Una autoexigencia en la argumentación en este sentido debería resistir la tentación de ese catálogo binario, por más que siga siendo eficaz desde un punto de vista pragmático, y más bien reclama un contrato intelectual diferente, capaz de sustraerse de las dicotomías mediáticas y como resistencia al habla que acuñan las rutinas comunicativas y de opinión, asumiendo un tiempo y un lenguaje desviados de la realidad inmediata, sin dejar de hacer de ella su propio objeto de trabajo.

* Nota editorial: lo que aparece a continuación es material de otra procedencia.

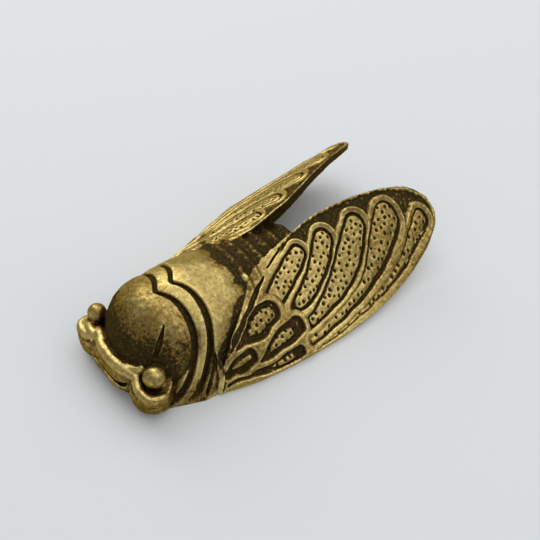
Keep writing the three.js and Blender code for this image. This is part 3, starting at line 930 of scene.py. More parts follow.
    def _outside(
        self, x: np.ndarray, y: np.ndarray, gap: np.ndarray, vein: np.ndarray, plan: np.ndarray
    ) -> np.ndarray:
        """Height outside the upper cells: veins, both rims of the wing and the sunken field between.

        Args:
            x: Distances from the midline.
            y: Places along the body.
            gap: Distances outside the nearest upper cell.
            vein: Width of that cell's vein.
            plan: The places with the drift of the hand in them.

        Returns:
            The height at each place.
        """
        soft = self.rim_soft
        inner = (x - self.ridge_x(y)) / np.hypot(1, self.ridge_x.slope(y))
        outer = (self.edge_x(y) - x) / np.hypot(1, self.edge_x.slope(y))
        outer = np.minimum(outer, self.tip + self.tip_room - y)
        depth, pace = self.ragged_long
        ragged = depth * np.sin(pace * y)
        depth, pace, phase = self.ragged_short
        ragged += depth * np.sin(pace * y + phase) * (y > self.ragged_start)
        start, end = self.field_start
        on_vein = np.maximum(smoothstep(vein + soft, vein - soft, gap), smoothstep(end, start, y))
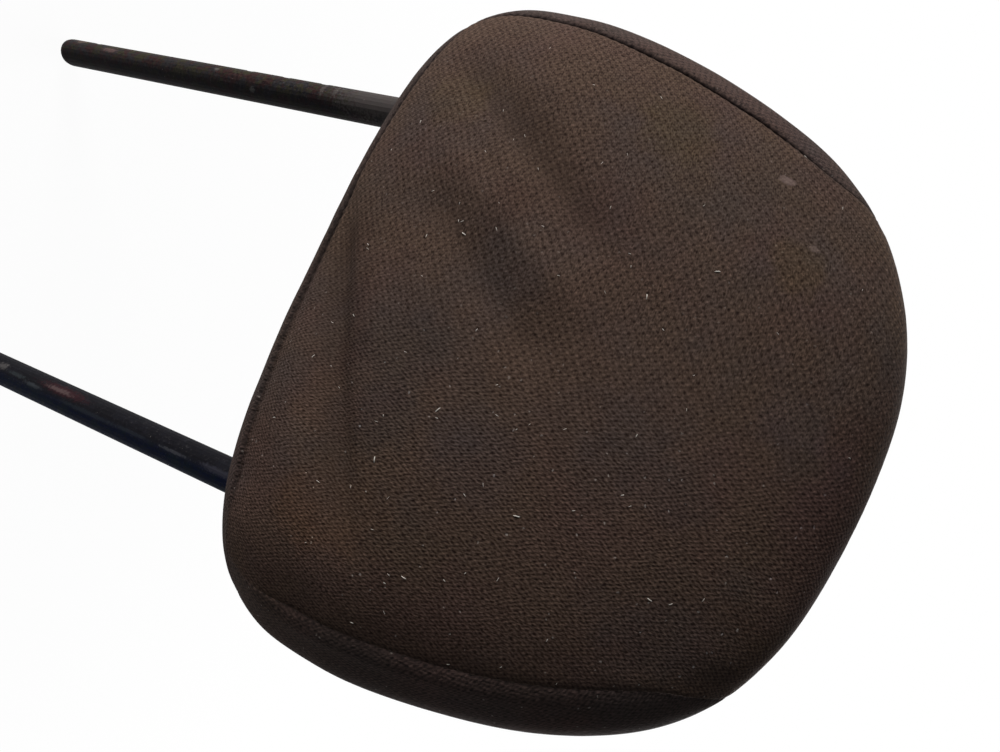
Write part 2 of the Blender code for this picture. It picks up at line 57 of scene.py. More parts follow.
# Cover panels: the CAD node each stands for, its slot and the way its knit runs up
PANELS = (
    ("cover_main_panel", "cover_knit", (0, 0, 1)),
    ("cover_rear_panel", "cover_knit", (0, 0, 1)),
    ("cover_left_side_panel", "side_knit", (0, 0, 1)),
    ("cover_right_side_panel", "side_knit", (0, 0, 1)),
    ("cover_bottom_front_flap", "side_knit", (0, 1, 0)),
    ("cover_bottom_rear_flap", "side_knit", (0, 1, 0)),
)
# Their numbers in that list
FRONT = 0
SIDES = (2, 3)
FRONT_FLAP = 4

# Points nearer than this are one point
MERGE = 0.00001
# Edges of the frame's panels nearer than this close up in the stuffed pad
SEAM_GAP = 0.0006
# Faces that turn by more than this, in degrees, belong to the panel's rim
RIM_ANGLE = 60
# Rounds of subdivision, and rounds that bring the fine surface back to the panel's own points
FINENESS = 4
AIM_ROUNDS = 4

# Stuffing: size of the pad's cells, how far it starts inside the cover, its pressure and its frames
VOXEL = 0.005
START_INSET = 0.0020
STUFFING_PRESSURE = 14.0
STUFFING_FRAMES = 20
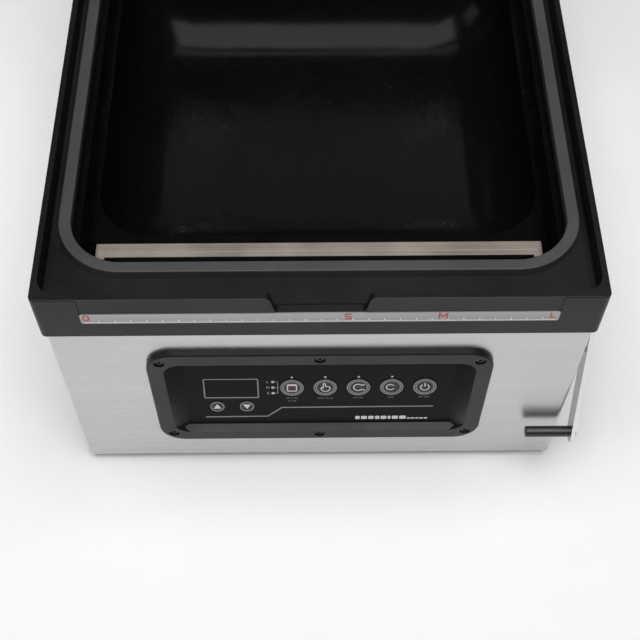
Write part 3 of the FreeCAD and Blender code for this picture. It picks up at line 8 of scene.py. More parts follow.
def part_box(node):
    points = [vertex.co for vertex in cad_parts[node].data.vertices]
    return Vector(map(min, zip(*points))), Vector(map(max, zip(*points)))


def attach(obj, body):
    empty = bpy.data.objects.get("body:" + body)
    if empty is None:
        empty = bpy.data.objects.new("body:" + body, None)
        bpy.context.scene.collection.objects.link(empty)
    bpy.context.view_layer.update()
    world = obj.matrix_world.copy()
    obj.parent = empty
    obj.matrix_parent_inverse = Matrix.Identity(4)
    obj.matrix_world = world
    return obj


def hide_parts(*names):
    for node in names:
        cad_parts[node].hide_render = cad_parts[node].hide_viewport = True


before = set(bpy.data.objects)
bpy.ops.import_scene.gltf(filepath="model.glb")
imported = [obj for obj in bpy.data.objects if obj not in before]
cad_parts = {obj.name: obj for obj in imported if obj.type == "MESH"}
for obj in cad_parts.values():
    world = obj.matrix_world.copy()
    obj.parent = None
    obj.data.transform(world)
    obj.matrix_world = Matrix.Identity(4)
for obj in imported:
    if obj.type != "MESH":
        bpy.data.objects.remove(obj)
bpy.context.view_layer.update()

La contienda de lenguaje que es esencial a la vida democrática pasa en buena medida por los medios de comunicación, pero es necesario que no se reduzca a ellos para preservar el lugar de lenguajes antiperiodísticos en la conversación pública –capaces asimismo de llevar a cabo una reflexión más vasta del estatuto que adopta el “idioma de los argentinos” en este Bicentenario–. Los ámbitos de argumentación política requieren una extrema probidad y una autoexigencia de otro orden por quienes son requeridos para hacer circular ideas y convocados para aprehender el sentido de lo que ocurre.

Ante todo, entiendo por autoexigencia en la argumentación una disposición al reconocimiento. La interlocución intelectual sobre la materia siempre enigmática y esquiva de los procesos colectivos presupone tomar en serio las mejores versiones de quienes creen otra cosa, y confrontarse con ellas. Beatriz Sarlo, Claudia Hilb, Vicente Palermo, Alcira Argumedo, Norma Giarracca, Roberto Gargarella, Hilda Sábato o Maristella Svampa, por hacer sólo algunas menciones, requieren ser escuchados y leídos con cuidado. El reconocimiento es un modo de la justicia que evita el desconocimiento, sea en el sentido de “ignorancia” o “desdén”; que resguarda de la dicotomía un trabajo reflexivo con las palabras, cuyo cometido no es sólo proporcionar el relato interpretativo de la experiencia histórica presente, sino que asimismo incorpora en ese trabajo una atención hacia los significados y las palabras que lo ponen en cuestión. Del orden del reconocimiento es por ejemplo el gesto, complejo en más de un sentido, de designar con el nombre de Ezequiel Martínez Estrada a una sala de la Biblioteca Nacional.

La disposición a discutir con otros pone especial atención en no sucumbir a la ironía cómoda, a la descalificación, al improperio o a una retórica autocomplaciente y autorreferencial –aunque hacerlo sea fácil o la tentación sea mucha, precisamente por ello–. Más necesario resulta sostener el esfuerzo para detectar los peligros que se alojan en el discurso propio, las puras repeticiones irreflexivas o inconscientes, los elementos retóricos que bloquean la comprensión o provocan el autoengaño.

La “batalla cultural” que es necesario librar no debería ser concebida como un aparato justificatorio de todo lo que hace el Gobierno, ni guardar silencios por considerar que el trabajo de la crítica es inconveniente o inoportuno. Su contribución puede ser mayor si no oculta la incomodidad frente a hechos que son propios de la política; también si mantiene una relación tensa con el propio legado y con la herencia de conceptos de la que se vale.

* Profesor de Filosofía en la Universidad Nacional de Córdoba.